NAXOS HISTORICAL 8.110191-92 [2 CDs 142.04]

Seldom out of the catalogue this famous set was recorded in less than a week. It preserves the performances of three principals who sang roles less than three months after the work’s 1911 premiere – Lehmann, Schumann and Mayr (indeed Strauss had earmarked Mayr for the premiere itself, a thwarted ambition). The recording is an abridgement of course – it includes about half the score - or as it was styled at the time with contemporary elegance, Selected Passages.

Lehmann was the greatest of the pre-War Marschallins and in her mid forties when she committed the role to disc in 1933. Her lyric soprano had sustained twenty-five years of use since her debut and early career in Hamburg but there is little evidence of obvious wear or frailties. Maybe the voice tends to lie low sometimes but the compensations are legion, in an impersonation strong on knowing but not arch superiority, not least her insouciance with Ochs and her contained sentiment with Olszewska’s Octavian. Other Lehmann performances do survive - Naxos 8.110034-36 preserves a 1939 live Met broadcast and others are known to exist. Olszewska, Bavarian born and Lehmann’s junior by only four years, was a famous Octavian who alternated the part with Delia Reinhardt at Covent Garden and at Vienna. A noted Fricka and Erda her resonant and dark voice was ideally suited to the role as were her quicksilver and impulsive theatrical abilities. Elisabeth Schumann, Lotte Lehmann’s almost exact contemporary, had extensive experience as a Mozartian - Zerlina, Susanna – and this held her in superb stead for Sophie with a voice of glorious purity. Mayr’s portrayal has rather divided opinion over the years. The oldest of the cast’s principals he was fifty-six when the recording came to be made, had sung in the premiere of Strauss’s Die Frau ohne Schatten, and had spent the 1920s cementing his international reputation - first at Covent Garden (as Ochs) in 1924 followed three years later by the first of his four seasons at the Met. His is a blisteringly characterful Ochs and the voice, very slightly frayed, is always put to the service of characterisation and nuance – this is no mere buffo role. Few of the other cast members have much to do and Heger steers Orchestra and Chorus with elegance and surety; carping at his conducting, as has sometimes happened, seems to me misplaced. Doubtless it would have been of great value to have had Bruno Walter but Heger was a determined and eventful musician – and composer – on his own terms and it’s good to hear him.
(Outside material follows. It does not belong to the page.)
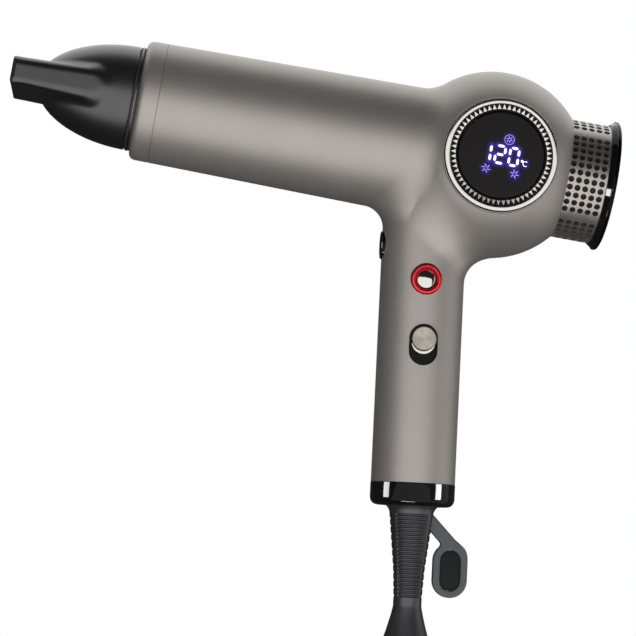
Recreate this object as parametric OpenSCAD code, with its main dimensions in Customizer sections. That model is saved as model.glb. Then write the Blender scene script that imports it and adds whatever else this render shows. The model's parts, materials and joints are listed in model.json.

The discs are supplemented by some remarkable performances from the 1920s. Amongst the highlights are Tauber who is slightly weak in the Italian Singer’s aria, an acoustic from 1920 whilst Supervia is certainly full of character and energy in her duet with Ines Maria Ferraris – I wouldn’t go so far as to say idiomatic, more idiosyncratic perhaps. Mayr returns, four years earlier than the HMV abridged set, for a duet with the delightful Anni Andrassy conducted by Walter (Da lieg’ ich!… ) He is in even better voice in 1929 and a consummate performer. Barbara Kemp makes a fine showing in her appearances from 1927 and from the recorded performance at the Theater Unter der Linden in Berlin in 1928. Lotte Lehmann returns briefly in an excerpt (Oh sei Er gut, Quinquin…) recorded under Manfred Gurlitt in Berlin in 1927. A very pleasant pendant to a much-loved, irreplaceable Rosenkavalier.